Take, for example, the creation of the first airplane. Wilbur and Orville had essentially nothing, not even a college degree. They ran a small bike shop in a small town in North Carolina. They had an idea, and seemingly infinite obstacles to achieve their goal: limited funding, lack of education, a small crew, and the biggest one was probably that they had a limited understanding of engineering. However, they weren't the only person that tried to build the flying machine. Samual Langley was a well known and respected engineer.

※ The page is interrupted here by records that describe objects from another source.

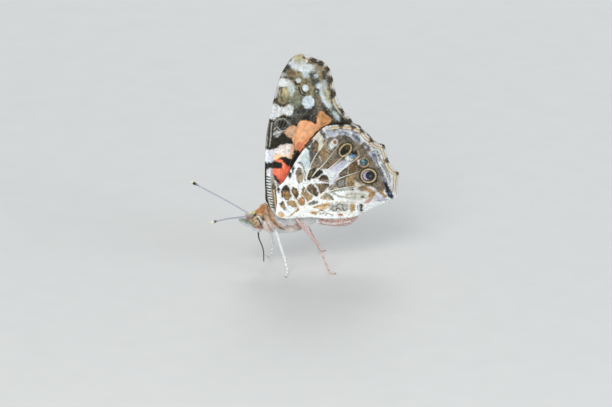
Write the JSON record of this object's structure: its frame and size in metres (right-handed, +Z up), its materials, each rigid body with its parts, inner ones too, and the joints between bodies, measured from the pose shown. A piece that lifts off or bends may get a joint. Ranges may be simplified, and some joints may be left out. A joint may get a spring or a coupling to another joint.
{
  "type": "painted lady butterfly",
  "caption": "Life-size still model of a butterfly standing with its wings closed over its back, feelers spread and tongue lowered.",
  "frame": {"origin": "middle of the base of the bounding box, on the floor under the feet", "axes": "+Z up, the head towards -X and the tail towards +X, the butterfly's left side towards -Y"},
  "size_m": [0.0384, 0.0204, 0.0424],
  "materials": {
    "forewing": "matt scaled membrane, orange, black and white",
    "hindwing": "matt scaled membrane, marbled brown, ochre and cream",
    "body_hair": "soft short hair over horn",
    "abdomen_hair": "short flat hair and scales in rings",
    "eye": "smooth mottled facets",
    "palp_hair": "short bristly hair",
    "antenna": "pale scaled shaft with a dark club and white tip",
    "leg": "pale scaled horn",
    "proboscis": "dark smooth horn"
  },
  "bodies": {
    "root": {"thorax": "body_hair", "abdomen": "abdomen_hair", "head": "body_hair", "proboscis": "proboscis", "eye_left": "eye", "palp_left": "palp_hair", "antenna_left": "antenna", "forewing_left": "forewing", "hindwing_left": "hindwing", "foreleg_left": "body_hair", "midleg_femur_left": "leg", "midleg_tibia_left": "leg", "midleg_tarsus_left": "leg", "hindleg_femur_left": "leg", "hindleg_tibia_left": "leg", "hindleg_tarsus_left": "leg", "eye_right": "eye", "palp_right": "palp_hair", "antenna_right": "antenna", "forewing_right": "forewing", "hindwing_right": "hindwing", "foreleg_right": "body_hair", "midleg_femur_right": "leg", "midleg_tibia_right": "leg", "midleg_tarsus_right": "leg", "hindleg_femur_right": "leg", "hindleg_tibia_right": "leg", "hindleg_tarsus_right": "leg"}
  },
  "joints": []
}
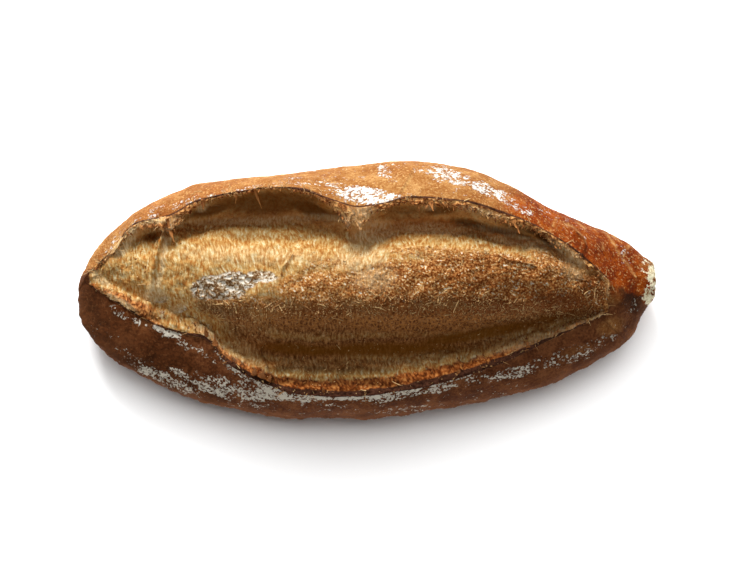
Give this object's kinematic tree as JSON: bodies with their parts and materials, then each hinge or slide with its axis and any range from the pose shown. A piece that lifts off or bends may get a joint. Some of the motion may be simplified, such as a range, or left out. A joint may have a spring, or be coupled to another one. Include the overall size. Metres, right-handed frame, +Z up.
{
  "type": "pain de campagne",
  "caption": "Long country loaf on a flat base, torn open along its top by one score, with a raised crust ear over the swollen crumb.",
  "frame": {"origin": "under the middle of the loaf, on the plane of its flat base", "axes": "+X along the loaf from its blunt end to its sharper end, +Y across it to the side of the raised ear, +Z up from the base"},
  "size_m": [0.2906, 0.1288, 0.0808],
  "materials": {
    "crust": "baked bread crust, golden to dark brown, matt, dusted with flour, with rough torn crumb in the split"
  },
  "bodies": {
    "root": {"loaf": "crust"}
  },
  "joints": []
}
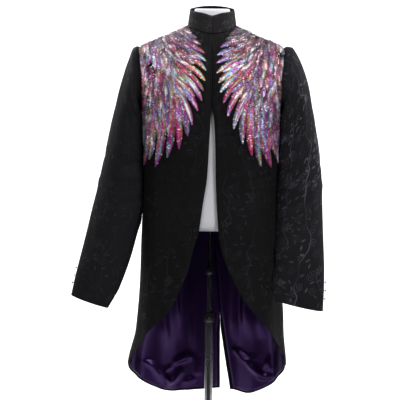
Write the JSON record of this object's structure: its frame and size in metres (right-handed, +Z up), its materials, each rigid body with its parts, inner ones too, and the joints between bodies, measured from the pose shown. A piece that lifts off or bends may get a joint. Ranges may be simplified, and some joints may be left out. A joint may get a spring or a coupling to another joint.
{
  "type": "tailcoat on a dress form",
  "caption": "Cutaway tailcoat with a stand collar and sequinned wings, standing on a limbless dress form with a telescopic pole and a round foot.",
  "frame": {"origin": "centre of the underside of the stand's foot, on the floor", "axes": "+Z up; the coat's front faces -Y; +X is the wearer's left"},
  "size_m": [0.6829, 0.33, 1.5073],
  "materials": {
    "black_jacquard": "black on black scroll jacquard",
    "purple_satin": "satin lining",
    "sequins": "iridescent sequins",
    "silver_metal": "polished",
    "white_jersey": "matt knit cover",
    "black_paint": "satin",
    "chromed_steel": "polished",
    "black_plastic": "moulded"
  },
  "bodies": {
    "stand": {"foot": "black_paint", "outer_tube": "chromed_steel", "lower_clamp": "black_plastic"},
    "lower_knob": {"lower_knob": "black_plastic"},
    "middle_tube": {"mid_tube": "chromed_steel", "upper_clamp": "black_plastic"},
    "upper_knob": {"upper_knob": "black_plastic"},
    "mannequin": {"rod": "chromed_steel", "form_flange": "black_paint", "dress_form": "white_jersey", "front_right": "black_jacquard", "front_left": "black_jacquard", "back_right": "black_jacquard", "back_left": "black_jacquard", "collar_stand": "black_jacquard", "upper_sleeve_right_top": "black_jacquard", "upper_sleeve_right_elbow": "black_jacquard", "upper_sleeve_right_forearm": "black_jacquard", "under_sleeve_right": "black_jacquard", "upper_sleeve_left": "black_jacquard", "under_sleeve_left": "black_jacquard", "lining_right": "purple_satin", "lining_left": "purple_satin", "wing_right": "sequins", "wing_left": "sequins", "cuff_button_right_1": "silver_metal", "cuff_button_right_2": "silver_metal", "cuff_button_right_3": "silver_metal", "cuff_button_left_1": "silver_metal", "cuff_button_left_2": "silver_metal", "cuff_button_left_3": "silver_metal"}
  },
  "joints": [
    {"name": "lower_slide", "type": "slide", "parent": "stand", "child": "middle_tube", "axis": [0, 0, 1], "range_m": [-0.09, 0.15]},
    {"name": "upper_slide", "type": "slide", "parent": "middle_tube", "child": "mannequin", "axis": [0, 0, 1], "range_m": [-0.09, 0.12]},
    {"name": "lower_knob_turn", "type": "hinge", "parent": "stand", "child": "lower_knob", "pos_m": [0, -0.03, 0.664], "axis": [0, -1, 0], "range_deg": [-180, 180]},
    {"name": "upper_knob_turn", "type": "hinge", "parent": "middle_tube", "child": "upper_knob", "pos_m": [0, -0.03, 0.797], "axis": [0, -1, 0], "range_deg": [-180, 180]}
  ]
}
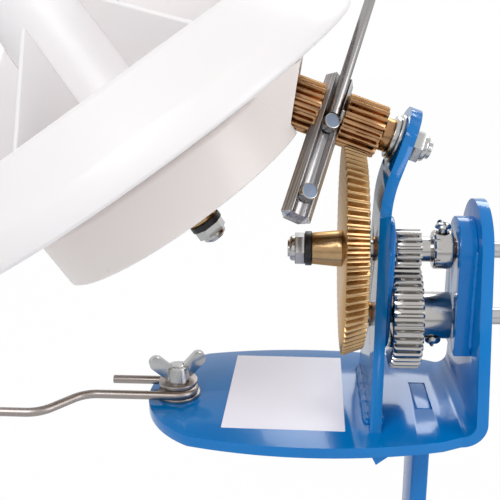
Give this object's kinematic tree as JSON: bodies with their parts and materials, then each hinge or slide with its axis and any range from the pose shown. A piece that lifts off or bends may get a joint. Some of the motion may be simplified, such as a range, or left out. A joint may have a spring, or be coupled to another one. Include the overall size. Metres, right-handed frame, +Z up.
{
  "type": "yarn ball winder",
  "caption": "Hand-cranked, table-clamped yarn ball winder with a tilted flanged cone, a gear train on a bent plate frame, a rod flyer and a wire yarn guide.",
  "frame": {"origin": "on the underside of the base plate, directly below the left face of the main gear, in the plate's middle plane", "axes": "+X along both drive shafts towards the crank, +Y away from the operator, +Z up"},
  "size_m": [0.3739, 0.2193, 0.471],
  "materials": {
    "frame_paint": "light blue gloss enamel",
    "gear_brass": "machined, slightly dull",
    "bush_brass": "machined",
    "gear_chrome": "polished nickel",
    "shaft_steel": "ground bright steel",
    "bar_steel": "drawn steel bar, dull",
    "rod_steel": "drawn steel wire, dull",
    "zinc": "zinc plated",
    "black_washer": "black moulded washer",
    "white_plastic": "white moulded plastic, satin",
    "guard_plastic": "white moulded plastic, satin",
    "knob_plastic": "black moulded plastic",
    "pad_rubber": "moulded rubber faced pad"
  },
  "bodies": {
    "frame": {"base_plate": "frame_paint", "middle_upright": "frame_paint", "inner_bearing_block": "frame_paint", "outer_bearing_block": "frame_paint", "bearing_bushes": "bush_brass", "clamp_bar": "frame_paint", "grip_spurs": "frame_paint", "guide_bolt": "zinc", "guide_washers": "zinc", "flyer_axle": "shaft_steel", "axle_nut": "zinc", "axle_washers": "zinc", "axle_spacer": "gear_brass", "spindle_bracket": "bar_steel", "bracket_screws": "zinc", "gear_guard": "guard_plastic", "spindle_bush": "bush_brass"},
    "main": {"main_shaft": "shaft_steel", "main_gear": "gear_brass", "main_gear_washer": "black_washer", "main_gear_nut": "zinc", "main_pinion": "gear_chrome", "shaft_collar": "gear_chrome", "collar_screw": "zinc"},
    "crank": {"crank_shaft": "shaft_steel", "drive_gear": "gear_chrome", "drive_gear_screw": "zinc", "crank_arm": "frame_paint", "crank_screw": "zinc", "knob_spindle": "shaft_steel"},
    "knob": {"crank_knob": "knob_plastic"},
    "flyer": {"flyer_pinion": "gear_brass", "flyer_bar": "bar_steel", "bar_screws": "zinc", "flyer_rod": "rod_steel"},
    "cone": {"cone_floor": "white_plastic", "cone_skirt": "white_plastic", "cone_fins": "white_plastic", "cone_column": "white_plastic", "cone_spindle": "shaft_steel", "cone_gear": "gear_brass", "cone_gear_washer": "black_washer", "cone_gear_nut": "zinc"},
    "guide": {"guide_arm": "rod_steel"},
    "wing": {"wing_nut": "zinc"},
    "screw": {"clamp_screw": "zinc"},
    "pad": {"clamp_pad": "pad_rubber"},
    "tommy": {"clamp_handle": "zinc"}
  },
  "joints": [
    {"name": "main_spin", "type": "hinge", "parent": "frame", "child": "main", "pos_m": [0, 0, 0.08], "axis": [1, 0, 0], "continuous": true},
    {"name": "crank_spin", "type": "hinge", "parent": "frame", "child": "crank", "pos_m": [0.05, 0, 0.0475], "axis": [1, 0, 0], "continuous": true},
    {"name": "knob_spin", "type": "hinge", "parent": "crank", "child": "knob", "pos_m": [0.108, 0, -0.0245], "axis": [1, 0, 0], "continuous": true},
    {"name": "flyer_spin", "type": "hinge", "parent": "frame", "child": "flyer", "pos_m": [-0.0068, 0, 0.14191], "axis": [-0.9397, 0, 0.342], "continuous": true},
    {"name": "cone_spin", "type": "hinge", "parent": "frame", "child": "cone", "pos_m": [-0.05935, 0.00902, 0.08282], "axis": [-0.5491, -0.073, 0.8326], "continuous": true},
    {"name": "guide_swing", "type": "hinge", "parent": "frame", "child": "guide", "pos_m": [-0.0785, -0.004, 0.008], "axis": [0, 0, 1], "range_deg": [-20, 20]},
    {"name": "wing_turn", "type": "hinge", "parent": "frame", "child": "wing", "pos_m": [-0.0785, -0.004, 0.014], "axis": [0, 0, 1], "range_deg": [-170, 170]},
    {"name": "clamp_travel", "type": "slide", "parent": "frame", "child": "screw", "axis": [0, 0, 1], "range_m": [-0.014, 0.049]},
    {"name": "pad_swivel", "type": "hinge", "parent": "screw", "child": "pad", "pos_m": [0.004, 0, -0.071], "axis": [0, 0, 1], "continuous": true},
    {"name": "handle_slide", "type": "slide", "parent": "screw", "child": "tommy", "axis": [0, 1, 0], "range_m": [-0.024, 0.024]}
  ],
  "couplings": [
    {"joint": "flyer_spin", "follows": "main_spin", "ratio": 4.5294},
    {"joint": "cone_spin", "follows": "main_spin", "ratio": -0.78571},
    {"joint": "crank_spin", "follows": "main_spin", "ratio": -0.33333}
  ]
}
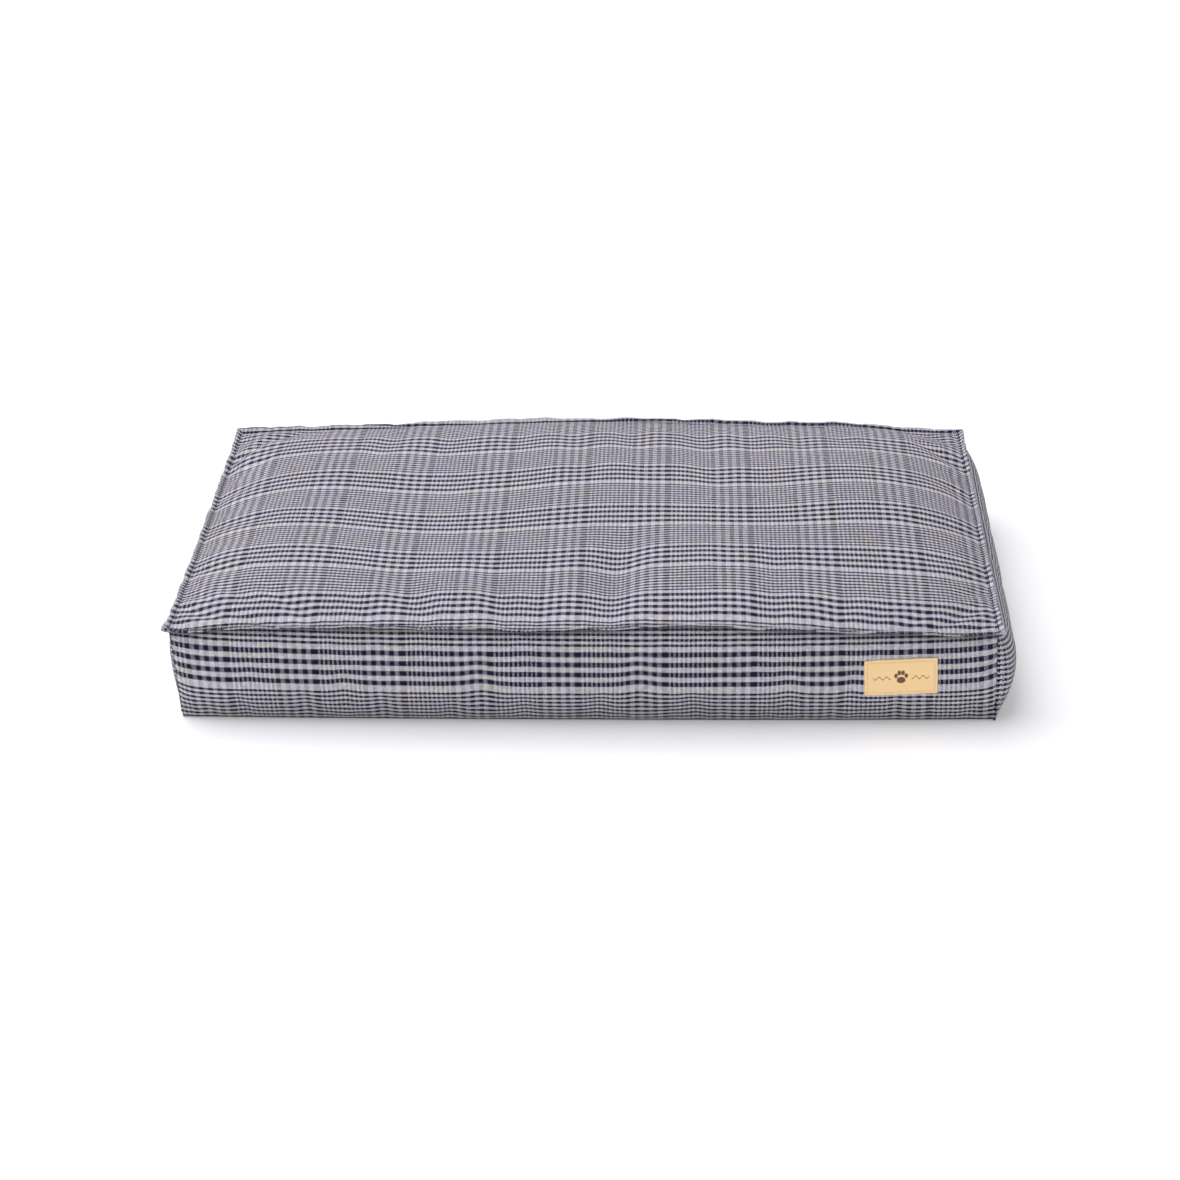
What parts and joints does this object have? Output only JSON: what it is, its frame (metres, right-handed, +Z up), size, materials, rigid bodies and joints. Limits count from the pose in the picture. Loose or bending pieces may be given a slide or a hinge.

Educated at Harvard and friends with many bigwigs, he was sponsored and given millions of dollars to try and create a functional flying machine. He had all the resources he could ask for at the tip of his fingertips and failed to create this machine. However, a small crew headed by two bike repairmen was able to. It was precisely these difficulties that allowed their passion to thrive because they had to actually work for it, they had to apply everything they had to this project. Langley, on the other hand, not so much.

There are infinite examples, stories, personal anecdotes that could be presented to prove this point, and that's because it is nearly universal. Having obstacles pushes us to try harder, it motivates us to achieve, to create, to innovate. Without difficulty, we lose what makes us truly human, our drive to make more. We have the world at our fingertips in the world of technology, which is good in many respects, but sometimes write out that essay for English or work with the free weight section over the machines at the gym.

These difficulties don't have to be big, but when presented they can allow for greater cognitive ability producing products that can really make an impact. Hughes wisdom about the simple act of putting pen to paper, a trivial obstacle, will only become increasingly more important as technology continues to dominate more and more of our everyday lives and take away the traditional obstacles that have allowed us to remain uniquely human. So challenge yourself every now, look at it as a way to motivate, to improve, not as a pesky annoyance.